## WHAT YOU WILL DO:
Reproduce exactly the lines of the material beneath, from the line that contains "Reconstruct the object" to the line that contains "fin_t = 8; // [6:1:12]", both included, and no other lines.

## PROVIDED MATERIAL:
________

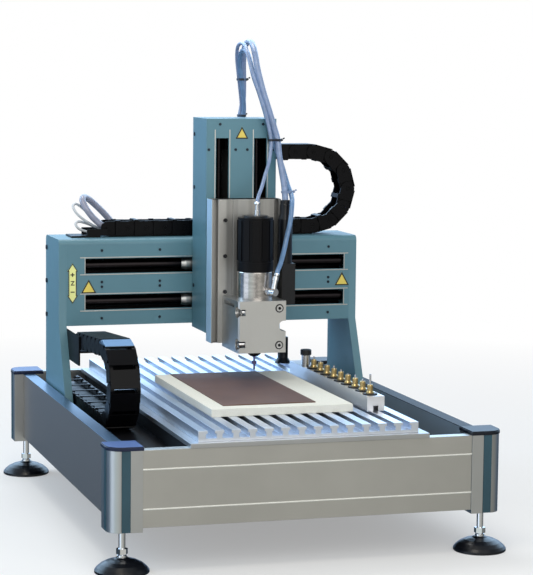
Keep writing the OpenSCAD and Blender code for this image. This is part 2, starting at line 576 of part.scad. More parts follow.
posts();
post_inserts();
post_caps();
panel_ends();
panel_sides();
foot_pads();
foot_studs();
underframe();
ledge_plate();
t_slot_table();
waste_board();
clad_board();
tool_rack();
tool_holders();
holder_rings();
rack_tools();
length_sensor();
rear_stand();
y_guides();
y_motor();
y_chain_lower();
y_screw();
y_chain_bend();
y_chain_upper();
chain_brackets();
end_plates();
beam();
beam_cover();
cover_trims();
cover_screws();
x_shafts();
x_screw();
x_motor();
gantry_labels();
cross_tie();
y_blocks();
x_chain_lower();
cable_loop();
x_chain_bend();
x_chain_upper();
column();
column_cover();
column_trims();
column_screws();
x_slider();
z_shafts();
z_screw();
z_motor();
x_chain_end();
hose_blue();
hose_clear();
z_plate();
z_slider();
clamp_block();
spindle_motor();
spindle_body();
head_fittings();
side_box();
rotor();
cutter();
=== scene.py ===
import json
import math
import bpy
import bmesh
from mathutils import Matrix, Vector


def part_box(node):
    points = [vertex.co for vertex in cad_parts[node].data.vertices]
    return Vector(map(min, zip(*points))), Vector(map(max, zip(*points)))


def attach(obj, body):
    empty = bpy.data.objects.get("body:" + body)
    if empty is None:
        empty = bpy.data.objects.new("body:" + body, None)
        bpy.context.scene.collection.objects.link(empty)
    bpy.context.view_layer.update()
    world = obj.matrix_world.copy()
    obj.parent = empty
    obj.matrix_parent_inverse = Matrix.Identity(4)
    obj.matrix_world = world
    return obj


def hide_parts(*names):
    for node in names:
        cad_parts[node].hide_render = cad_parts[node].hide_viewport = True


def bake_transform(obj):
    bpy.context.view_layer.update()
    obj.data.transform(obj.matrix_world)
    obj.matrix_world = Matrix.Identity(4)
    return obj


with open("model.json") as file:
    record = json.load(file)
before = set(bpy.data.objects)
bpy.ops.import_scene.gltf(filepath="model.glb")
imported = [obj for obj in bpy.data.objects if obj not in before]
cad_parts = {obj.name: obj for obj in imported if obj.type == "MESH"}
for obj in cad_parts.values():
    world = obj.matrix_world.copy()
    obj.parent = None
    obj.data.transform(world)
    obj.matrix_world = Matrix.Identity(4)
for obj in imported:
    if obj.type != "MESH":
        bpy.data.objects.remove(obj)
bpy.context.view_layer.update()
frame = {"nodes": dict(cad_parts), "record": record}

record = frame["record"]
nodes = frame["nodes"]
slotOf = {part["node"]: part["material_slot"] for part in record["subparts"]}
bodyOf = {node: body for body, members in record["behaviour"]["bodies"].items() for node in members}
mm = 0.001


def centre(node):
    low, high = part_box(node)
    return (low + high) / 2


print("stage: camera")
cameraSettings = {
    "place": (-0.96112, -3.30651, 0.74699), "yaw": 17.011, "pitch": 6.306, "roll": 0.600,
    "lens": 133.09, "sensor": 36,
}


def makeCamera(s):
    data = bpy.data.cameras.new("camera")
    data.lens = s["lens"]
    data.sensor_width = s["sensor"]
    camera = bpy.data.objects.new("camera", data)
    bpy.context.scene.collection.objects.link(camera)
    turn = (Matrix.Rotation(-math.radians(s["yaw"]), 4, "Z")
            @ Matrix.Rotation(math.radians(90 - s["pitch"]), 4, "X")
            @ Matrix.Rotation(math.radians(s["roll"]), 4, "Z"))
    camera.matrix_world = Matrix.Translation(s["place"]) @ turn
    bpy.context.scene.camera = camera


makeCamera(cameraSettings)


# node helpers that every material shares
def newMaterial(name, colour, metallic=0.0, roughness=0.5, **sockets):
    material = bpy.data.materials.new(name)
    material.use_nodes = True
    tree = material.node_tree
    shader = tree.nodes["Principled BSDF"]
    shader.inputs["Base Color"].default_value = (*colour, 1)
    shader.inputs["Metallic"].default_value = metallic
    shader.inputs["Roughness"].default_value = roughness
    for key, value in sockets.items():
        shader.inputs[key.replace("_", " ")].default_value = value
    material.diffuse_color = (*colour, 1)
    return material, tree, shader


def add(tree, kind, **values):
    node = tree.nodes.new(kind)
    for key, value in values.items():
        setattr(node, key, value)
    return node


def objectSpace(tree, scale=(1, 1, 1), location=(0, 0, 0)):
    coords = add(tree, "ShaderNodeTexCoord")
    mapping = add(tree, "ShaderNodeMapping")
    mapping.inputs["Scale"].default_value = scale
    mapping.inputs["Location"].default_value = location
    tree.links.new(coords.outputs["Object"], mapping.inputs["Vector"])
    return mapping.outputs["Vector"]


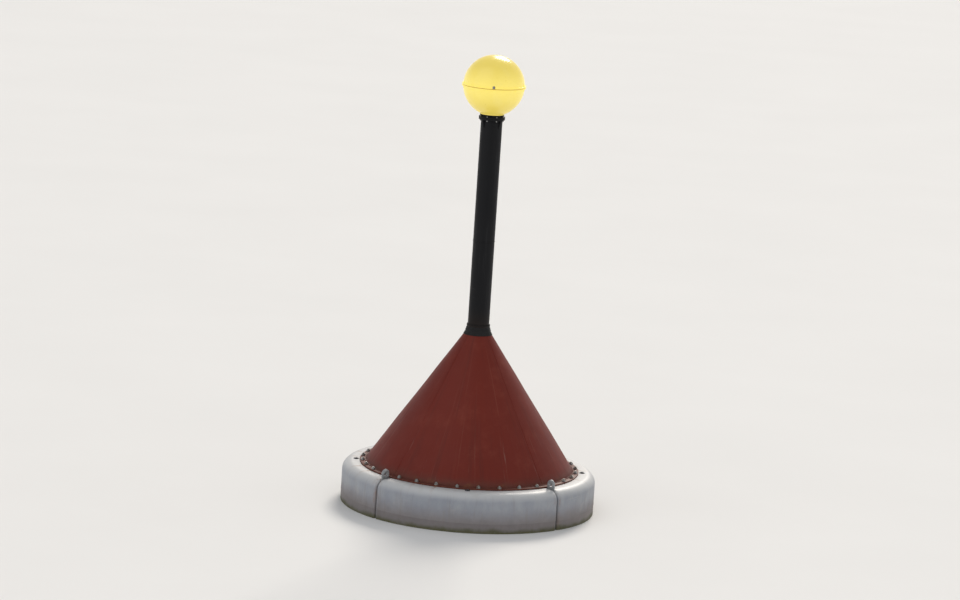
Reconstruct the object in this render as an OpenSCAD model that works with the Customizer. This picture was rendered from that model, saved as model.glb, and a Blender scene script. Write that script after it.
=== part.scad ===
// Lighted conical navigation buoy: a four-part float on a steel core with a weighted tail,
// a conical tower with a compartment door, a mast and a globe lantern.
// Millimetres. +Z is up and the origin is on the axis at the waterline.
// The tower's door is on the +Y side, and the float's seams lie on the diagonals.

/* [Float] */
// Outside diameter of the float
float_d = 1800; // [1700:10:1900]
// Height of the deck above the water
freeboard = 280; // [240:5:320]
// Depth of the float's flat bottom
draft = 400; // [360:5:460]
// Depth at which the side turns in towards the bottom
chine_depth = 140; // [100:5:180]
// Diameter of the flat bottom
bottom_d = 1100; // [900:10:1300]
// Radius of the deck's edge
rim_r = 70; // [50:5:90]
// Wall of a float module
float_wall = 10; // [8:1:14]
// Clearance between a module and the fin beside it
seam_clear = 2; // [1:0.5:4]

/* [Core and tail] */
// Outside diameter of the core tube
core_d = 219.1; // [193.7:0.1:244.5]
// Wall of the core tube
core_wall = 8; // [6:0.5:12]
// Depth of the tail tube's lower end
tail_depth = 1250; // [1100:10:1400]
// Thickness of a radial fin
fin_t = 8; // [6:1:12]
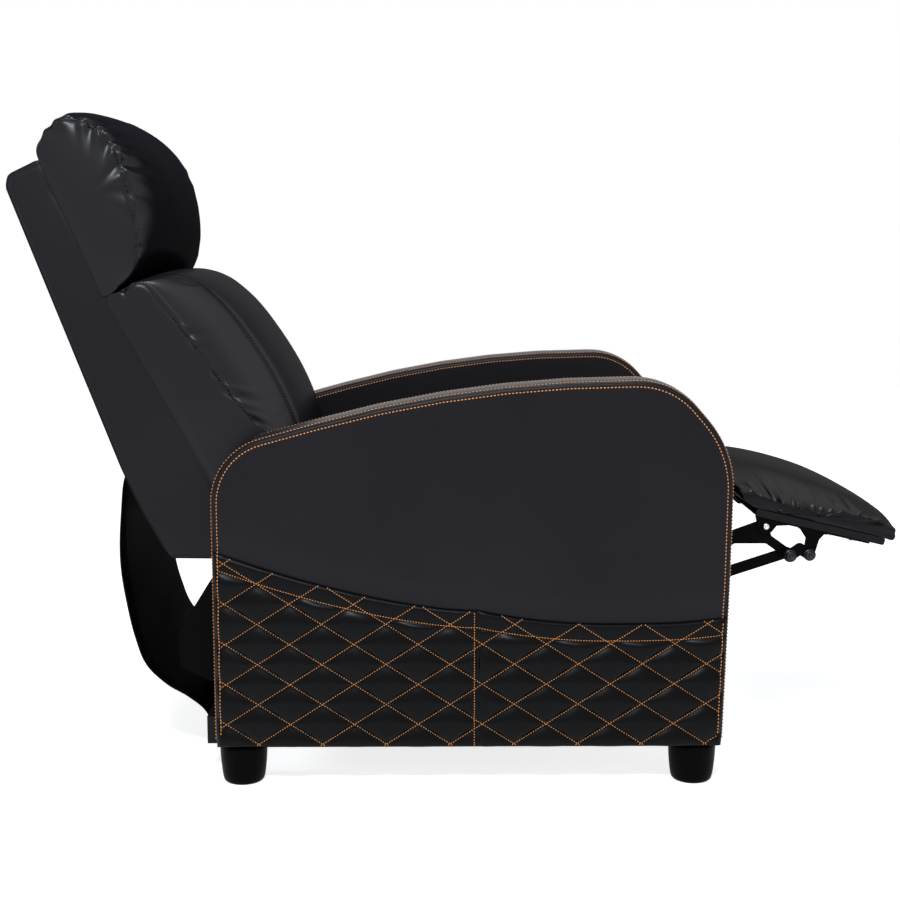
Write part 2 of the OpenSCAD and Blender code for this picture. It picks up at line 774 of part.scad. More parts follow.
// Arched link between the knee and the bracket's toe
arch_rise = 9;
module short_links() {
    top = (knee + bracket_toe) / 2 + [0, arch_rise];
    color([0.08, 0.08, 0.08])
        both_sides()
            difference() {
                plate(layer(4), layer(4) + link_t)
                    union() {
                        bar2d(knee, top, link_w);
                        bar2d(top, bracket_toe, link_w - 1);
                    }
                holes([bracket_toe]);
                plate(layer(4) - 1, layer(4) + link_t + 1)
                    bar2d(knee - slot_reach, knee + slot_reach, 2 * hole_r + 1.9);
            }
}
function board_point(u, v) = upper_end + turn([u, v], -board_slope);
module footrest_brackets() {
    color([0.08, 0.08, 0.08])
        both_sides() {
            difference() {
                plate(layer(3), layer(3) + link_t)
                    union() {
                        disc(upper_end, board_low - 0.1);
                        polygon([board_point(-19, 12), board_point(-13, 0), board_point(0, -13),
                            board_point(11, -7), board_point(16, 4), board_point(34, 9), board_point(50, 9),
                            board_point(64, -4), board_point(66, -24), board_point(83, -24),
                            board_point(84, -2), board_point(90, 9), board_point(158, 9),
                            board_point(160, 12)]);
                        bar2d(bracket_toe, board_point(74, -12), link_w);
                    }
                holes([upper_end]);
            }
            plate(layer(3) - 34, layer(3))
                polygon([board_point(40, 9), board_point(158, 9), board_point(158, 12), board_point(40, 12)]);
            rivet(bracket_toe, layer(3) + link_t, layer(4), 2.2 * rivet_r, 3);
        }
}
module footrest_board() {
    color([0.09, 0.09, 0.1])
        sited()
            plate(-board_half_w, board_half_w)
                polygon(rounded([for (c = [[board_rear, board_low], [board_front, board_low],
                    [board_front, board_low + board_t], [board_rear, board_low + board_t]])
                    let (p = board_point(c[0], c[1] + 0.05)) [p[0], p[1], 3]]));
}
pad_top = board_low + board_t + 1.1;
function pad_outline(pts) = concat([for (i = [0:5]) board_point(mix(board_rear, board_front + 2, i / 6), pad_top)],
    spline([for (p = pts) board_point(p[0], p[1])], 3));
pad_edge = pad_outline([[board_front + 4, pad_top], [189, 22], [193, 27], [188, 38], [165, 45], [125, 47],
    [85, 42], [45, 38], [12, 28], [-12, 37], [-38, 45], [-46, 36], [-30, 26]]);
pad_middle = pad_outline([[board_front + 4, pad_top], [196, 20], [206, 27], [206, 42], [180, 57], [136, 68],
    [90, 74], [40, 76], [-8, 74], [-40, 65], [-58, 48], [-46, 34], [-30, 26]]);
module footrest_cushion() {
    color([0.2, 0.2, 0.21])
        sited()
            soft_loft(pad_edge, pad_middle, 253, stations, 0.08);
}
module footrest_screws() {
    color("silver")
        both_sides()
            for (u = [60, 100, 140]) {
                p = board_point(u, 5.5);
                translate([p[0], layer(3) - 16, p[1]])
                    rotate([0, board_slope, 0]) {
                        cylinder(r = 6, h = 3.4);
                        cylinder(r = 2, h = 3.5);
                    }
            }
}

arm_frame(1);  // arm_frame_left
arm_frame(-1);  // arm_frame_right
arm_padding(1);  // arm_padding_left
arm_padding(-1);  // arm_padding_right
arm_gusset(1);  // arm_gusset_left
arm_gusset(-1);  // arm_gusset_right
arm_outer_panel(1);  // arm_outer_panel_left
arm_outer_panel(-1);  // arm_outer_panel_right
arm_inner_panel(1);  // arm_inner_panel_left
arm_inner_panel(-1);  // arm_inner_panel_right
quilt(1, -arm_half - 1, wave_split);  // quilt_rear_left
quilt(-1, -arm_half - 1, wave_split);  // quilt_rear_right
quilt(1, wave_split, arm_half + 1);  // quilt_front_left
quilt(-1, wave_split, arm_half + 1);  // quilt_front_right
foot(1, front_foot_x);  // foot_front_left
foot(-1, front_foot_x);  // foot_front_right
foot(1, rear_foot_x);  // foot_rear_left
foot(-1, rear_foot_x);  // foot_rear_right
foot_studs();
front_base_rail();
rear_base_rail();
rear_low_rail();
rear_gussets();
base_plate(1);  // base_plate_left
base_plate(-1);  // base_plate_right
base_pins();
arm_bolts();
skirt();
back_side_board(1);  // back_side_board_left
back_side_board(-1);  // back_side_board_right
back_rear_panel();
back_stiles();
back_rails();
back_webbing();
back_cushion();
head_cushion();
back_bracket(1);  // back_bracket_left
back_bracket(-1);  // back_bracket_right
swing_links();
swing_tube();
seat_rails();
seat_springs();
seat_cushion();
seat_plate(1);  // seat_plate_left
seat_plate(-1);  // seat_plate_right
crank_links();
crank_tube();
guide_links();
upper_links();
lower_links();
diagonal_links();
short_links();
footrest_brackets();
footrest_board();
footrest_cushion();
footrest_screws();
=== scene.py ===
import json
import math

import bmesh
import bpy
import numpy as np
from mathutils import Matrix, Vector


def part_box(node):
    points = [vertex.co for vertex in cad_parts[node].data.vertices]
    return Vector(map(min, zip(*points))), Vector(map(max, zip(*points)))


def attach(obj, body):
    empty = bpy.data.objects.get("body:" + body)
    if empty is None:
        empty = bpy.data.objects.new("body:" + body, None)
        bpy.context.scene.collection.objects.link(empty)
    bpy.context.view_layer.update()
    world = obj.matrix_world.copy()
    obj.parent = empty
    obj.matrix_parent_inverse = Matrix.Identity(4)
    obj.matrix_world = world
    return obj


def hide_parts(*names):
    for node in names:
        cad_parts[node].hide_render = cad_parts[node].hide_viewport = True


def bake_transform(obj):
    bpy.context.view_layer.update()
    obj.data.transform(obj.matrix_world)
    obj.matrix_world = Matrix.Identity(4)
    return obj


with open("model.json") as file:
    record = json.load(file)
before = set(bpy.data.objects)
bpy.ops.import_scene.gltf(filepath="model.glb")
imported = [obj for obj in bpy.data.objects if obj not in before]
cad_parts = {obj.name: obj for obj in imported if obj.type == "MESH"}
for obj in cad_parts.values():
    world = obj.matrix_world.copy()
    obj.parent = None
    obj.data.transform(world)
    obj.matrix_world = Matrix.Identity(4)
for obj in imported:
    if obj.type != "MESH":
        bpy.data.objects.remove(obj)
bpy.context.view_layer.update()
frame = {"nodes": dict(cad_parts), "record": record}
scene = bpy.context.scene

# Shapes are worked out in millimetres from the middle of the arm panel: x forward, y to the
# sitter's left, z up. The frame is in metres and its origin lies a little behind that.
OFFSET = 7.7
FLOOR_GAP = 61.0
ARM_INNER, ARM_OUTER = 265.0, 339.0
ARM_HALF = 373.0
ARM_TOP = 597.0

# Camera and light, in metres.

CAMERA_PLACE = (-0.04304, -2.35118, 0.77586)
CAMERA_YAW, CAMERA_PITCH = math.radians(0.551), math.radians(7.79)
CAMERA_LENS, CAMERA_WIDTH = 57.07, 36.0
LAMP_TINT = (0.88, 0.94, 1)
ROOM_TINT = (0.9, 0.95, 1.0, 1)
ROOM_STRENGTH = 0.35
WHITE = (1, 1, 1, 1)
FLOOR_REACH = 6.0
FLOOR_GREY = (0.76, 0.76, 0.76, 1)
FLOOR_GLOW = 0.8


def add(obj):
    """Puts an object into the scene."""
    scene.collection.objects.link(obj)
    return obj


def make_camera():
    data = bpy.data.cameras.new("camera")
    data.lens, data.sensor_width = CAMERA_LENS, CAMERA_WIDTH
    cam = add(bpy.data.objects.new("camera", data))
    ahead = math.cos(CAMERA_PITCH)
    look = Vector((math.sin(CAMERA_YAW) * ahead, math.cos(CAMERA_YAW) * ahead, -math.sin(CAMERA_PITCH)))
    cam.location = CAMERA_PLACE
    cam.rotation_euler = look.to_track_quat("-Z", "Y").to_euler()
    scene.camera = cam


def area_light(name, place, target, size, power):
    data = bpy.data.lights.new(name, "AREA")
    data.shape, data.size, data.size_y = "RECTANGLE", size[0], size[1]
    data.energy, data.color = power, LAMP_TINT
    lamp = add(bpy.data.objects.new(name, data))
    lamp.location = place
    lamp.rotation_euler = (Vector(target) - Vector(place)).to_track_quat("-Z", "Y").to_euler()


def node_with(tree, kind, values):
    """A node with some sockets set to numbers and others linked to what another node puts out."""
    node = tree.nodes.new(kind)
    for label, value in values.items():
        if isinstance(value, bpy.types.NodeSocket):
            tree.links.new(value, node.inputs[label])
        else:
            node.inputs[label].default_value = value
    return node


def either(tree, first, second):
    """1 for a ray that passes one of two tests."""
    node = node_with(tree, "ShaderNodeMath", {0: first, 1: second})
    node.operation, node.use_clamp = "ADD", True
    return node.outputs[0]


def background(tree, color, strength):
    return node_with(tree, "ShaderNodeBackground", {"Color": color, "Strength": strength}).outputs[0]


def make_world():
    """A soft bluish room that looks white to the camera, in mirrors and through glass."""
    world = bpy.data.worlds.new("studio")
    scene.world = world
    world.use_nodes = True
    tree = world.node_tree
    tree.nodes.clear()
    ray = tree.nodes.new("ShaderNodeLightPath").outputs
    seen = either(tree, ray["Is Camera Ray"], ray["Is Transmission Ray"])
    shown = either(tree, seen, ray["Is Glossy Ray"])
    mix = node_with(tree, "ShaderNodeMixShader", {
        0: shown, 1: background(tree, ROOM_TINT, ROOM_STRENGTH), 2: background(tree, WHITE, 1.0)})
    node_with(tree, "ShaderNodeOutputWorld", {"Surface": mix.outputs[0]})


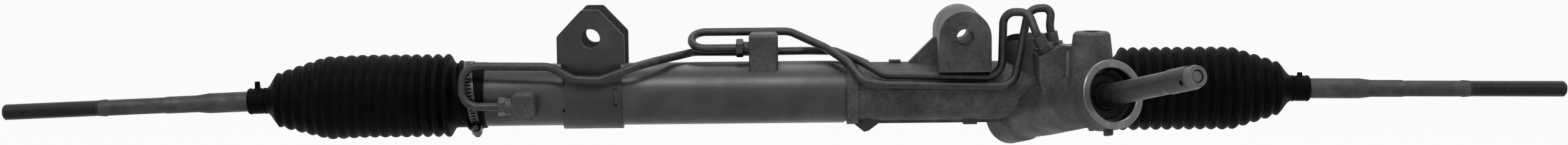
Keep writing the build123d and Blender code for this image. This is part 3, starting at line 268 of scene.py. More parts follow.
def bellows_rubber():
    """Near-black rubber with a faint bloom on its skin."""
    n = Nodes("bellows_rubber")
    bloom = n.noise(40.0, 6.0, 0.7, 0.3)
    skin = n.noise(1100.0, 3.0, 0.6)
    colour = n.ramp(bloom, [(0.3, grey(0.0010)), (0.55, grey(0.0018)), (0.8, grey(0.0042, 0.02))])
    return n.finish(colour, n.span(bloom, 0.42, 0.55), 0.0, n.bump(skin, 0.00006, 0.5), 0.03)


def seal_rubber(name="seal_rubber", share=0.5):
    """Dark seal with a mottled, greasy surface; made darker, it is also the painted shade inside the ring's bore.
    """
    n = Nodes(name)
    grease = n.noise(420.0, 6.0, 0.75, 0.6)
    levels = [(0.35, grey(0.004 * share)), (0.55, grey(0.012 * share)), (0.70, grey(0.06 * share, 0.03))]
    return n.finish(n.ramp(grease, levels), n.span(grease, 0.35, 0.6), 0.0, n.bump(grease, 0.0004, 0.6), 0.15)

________

## ANSWER TO THE PROBLEM:
Reconstruct the object in this render as an OpenSCAD model that works with the Customizer. This picture was rendered from that model, saved as model.glb, and a Blender scene script. Write that script after it.
=== part.scad ===
// Lighted conical navigation buoy: a four-part float on a steel core with a weighted tail,
// a conical tower with a compartment door, a mast and a globe lantern.
// Millimetres. +Z is up and the origin is on the axis at the waterline.
// The tower's door is on the +Y side, and the float's seams lie on the diagonals.

/* [Float] */
// Outside diameter of the float
float_d = 1800; // [1700:10:1900]
// Height of the deck above the water
freeboard = 280; // [240:5:320]
// Depth of the float's flat bottom
draft = 400; // [360:5:460]
// Depth at which the side turns in towards the bottom
chine_depth = 140; // [100:5:180]
// Diameter of the flat bottom
bottom_d = 1100; // [900:10:1300]
// Radius of the deck's edge
rim_r = 70; // [50:5:90]
// Wall of a float module
float_wall = 10; // [8:1:14]
// Clearance between a module and the fin beside it
seam_clear = 2; // [1:0.5:4]

/* [Core and tail] */
// Outside diameter of the core tube
core_d = 219.1; // [193.7:0.1:244.5]
// Wall of the core tube
core_wall = 8; // [6:0.5:12]
// Depth of the tail tube's lower end
tail_depth = 1250; // [1100:10:1400]
// Thickness of a radial fin
fin_t = 8; // [6:1:12]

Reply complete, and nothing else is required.